Dafür beinhaltet es allerdings sehr viele Themen: Freundschaft, Liebe, Familie, Leben mit behinderten Familienmitgliedern, Corona, Flut, die Schönheit der See, Aufzucht von Kois…
Immer wieder werde ich überrascht: von der Sensibilität, mit der Koller auf seine Schwester eingeht, von der Wut, die er auf eine Exfreundin bekommt. Von seiner Unfähigkeit auf ein bestimmtes Kind zuzugehen.

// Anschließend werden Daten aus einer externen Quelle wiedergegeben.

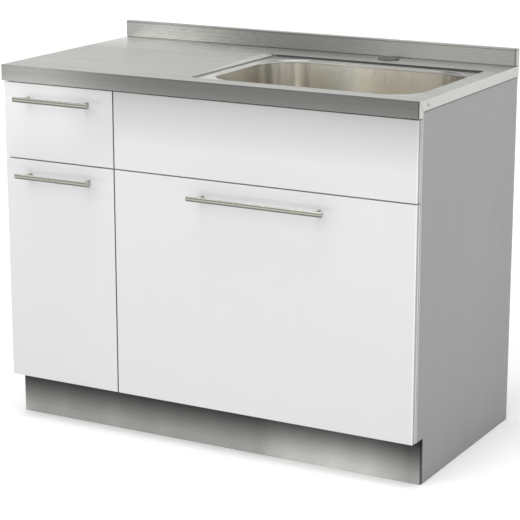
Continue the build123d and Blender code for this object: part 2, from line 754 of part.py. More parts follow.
# ---------------------------------------------------------------- all nodes
def all_nodes():
    nodes = {
        "worktop": worktop(),
        "apron_end_caps": apron_end_caps(),
        "upstand": upstand(),
        "worktop_board": worktop_board(),
        "worktop_front_batten": worktop_front_batten(),
        "worktop_side_screws": worktop_side_screws(),
        "tap_hole_cover": tap_hole_cover(),
        "tap_hole_clamp": tap_hole_clamp(),
        "sink_bowl": sink_bowl(),
        "waste_flange": waste_flange(),
        "waste_locknut": waste_locknut(),
        "trap_body": trap_body(),
        "outlet_spigot": outlet_spigot(),
        "outlet_nut": outlet_nut(),
        "trap_insert": trap_insert(),
        "strainer_basket": strainer_basket(),
        "waste_lid": waste_lid(),
        "side_panel_left": side_panel(-1),
        "side_panel_right": side_panel(1),
        "partition_panel": partition_panel(),
        "base_panel": base_panel(),
        "back_panel": back_panel(),
        "wall_rail": wall_rail(),
        "front_rail": front_rail(),
        "drawer_divider_rail": cross_rail(left_bay),
        "sink_cross_rail": cross_rail(right_bay),
        "plinth_board": plinth_board(),
        "plinth_rear_rail": plinth_rear_rail(),
        "sink_front": sink_front(),
        "sink_front_brackets": sink_front_brackets(),
        "cabinet_runners": [piece for drawer in drawers for piece in runner_members(drawer, "cabinet")],
    }
    for drawer in drawers:
        nodes[drawer.name + "_front"] = drawer_front(drawer)
        nodes[drawer.name + "_handle_bar"] = handle_bar(drawer)
        nodes[drawer.name + "_handle_posts"] = handle_posts(drawer)
        nodes[drawer.name + "_handle_screws"] = handle_screws(drawer)
        nodes[drawer.name + "_box_sides"] = box_sides(drawer)
        nodes[drawer.name + "_box_back"] = box_back(drawer)
        nodes[drawer.name + "_box_base"] = box_base_panel(drawer)
        nodes[drawer.name + "_runner_members"] = runner_members(drawer, "drawer")
        nodes[drawer.name + "_middle_runners"] = runner_members(drawer, "middle")
        if drawer.name in gallery_levels:
            nodes[drawer.name + "_gallery"] = gallery(drawer)
    return nodes


for name, shape in all_nodes().items():
    pieces = shape if isinstance(shape, list) else [shape]
    solids = [solid for piece in pieces for solid in piece.solids()]
    export_step(solids[0] if len(solids) == 1 else Compound(children=solids), "parts/" + name + ".step")
print("nodes written")
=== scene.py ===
# %% [markdown]
# # A kitchen sink unit, dressed for its picture
#
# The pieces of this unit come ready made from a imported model: a folded steel worktop with a drawn bowl,
# a carcass of laminated board, three pull-outs with gloss fronts and bar handles.
# This lesson gives every piece its finish, rounds the edges of the boards, and sets light and camera.
# All lengths are metres. X runs to the right seen from the front, Y to the wall and Z up.

import math

import bmesh
import bpy
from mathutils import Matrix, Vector


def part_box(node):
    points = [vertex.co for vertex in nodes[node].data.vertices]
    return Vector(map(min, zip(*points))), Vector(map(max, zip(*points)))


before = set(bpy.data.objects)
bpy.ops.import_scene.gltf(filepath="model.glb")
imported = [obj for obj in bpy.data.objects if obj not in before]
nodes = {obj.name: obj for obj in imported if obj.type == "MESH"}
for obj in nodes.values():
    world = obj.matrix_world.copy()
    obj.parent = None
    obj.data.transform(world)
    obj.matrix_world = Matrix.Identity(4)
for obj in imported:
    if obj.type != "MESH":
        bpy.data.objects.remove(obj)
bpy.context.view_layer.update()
mm = 0.001

# %% [markdown]
# ## Measures taken from the pieces
#
# The finishes need a few planes: where the worktop ends, where the fronts stand, where the rim of the
# bowl lies. They could be typed in, but then they would drift when the model changes, so they are read
# from the boxes of the pieces themselves.

# %% Measures
top_low, top_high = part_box("worktop")
stand_low, stand_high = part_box("upstand")
front_low, front_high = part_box("sink_front")
bowl_low, bowl_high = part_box("sink_bowl")
plinth_low, plinth_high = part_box("plinth_board")
side_low, side_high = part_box("side_panel_right")
drawer_front_low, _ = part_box("sink_drawer_front")
skirt_height = 24 * mm
skirt_low = top_high.z - skirt_height
print("worktop", [round(v, 4) for v in (*top_low, *top_high)])

# %% [markdown]
# ## Small helpers for node trees
#
# A material is a graph. Written out call by call it is long and hard to read, so a few helpers do the
# wiring. `add` makes a node and sets its sockets, where a value may be a number, a colour or the output
# of another node. `new_group` starts a group with named inputs and outputs, and `place` puts a group into
# a material.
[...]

Aber auch Chris ist nun wahrlich kein Langweiler: quasi ein Kollege von mir (Softwareentwickler), seine starke Empathie, die schwierige Mutter-Sohn-Beziehung und vor allem der total überraschende, originelle Grund, aus dem er nach Leipzig gefahren ist. Da wäre ich nie draufgekommen.
Dieses Buch ist niemals langweilig.
So ist das Leben: Man schwimmt eine Runde durch den Teich und guckt, was so geht.
Stil
Den Anfang fand ich fast schon poetisch. Im Prolog, an der Ostsee. Oder die Beschreibung wie Chris durch den Park läuft und auf Koller trifft. Ich dachte: hoch, ist ja ganz anders als Nordstadt. Auch hier war ich wieder überrascht.
Doch dann nimmt das Buch und der alte Polo Fahrt auf und der leicht lakonische, ironische, lustig-melancholische Stil, den ich schon aus Annika Büsings Romandebüt Nordstadt kannte, übernimmt wieder das Ruder. Gut so. Ich empfand es nicht als so „schnodderig“ wie Nene in Nordstadt, doch Chris ist auch eine ganz andere Persönlichkeit. So passt alles gut zusammen.
Nordstadt stand übrigens auf der Shortlist für den Bloggerpreis für das beste Debüt 2022, in diesem Rahmen gibt es auf dem Blog auch ein Interview mit Annika Büsing.
Fazit
Koller von Annika Büsing ist eine temporeiche Liebesgeschichte die quer durch Deutschland führt. Sehr abwechslungsreich und kurzweilig, aber auch eindringlich und intensiv. Ein toller zweiter Roman nach einem gelungenen Debüt.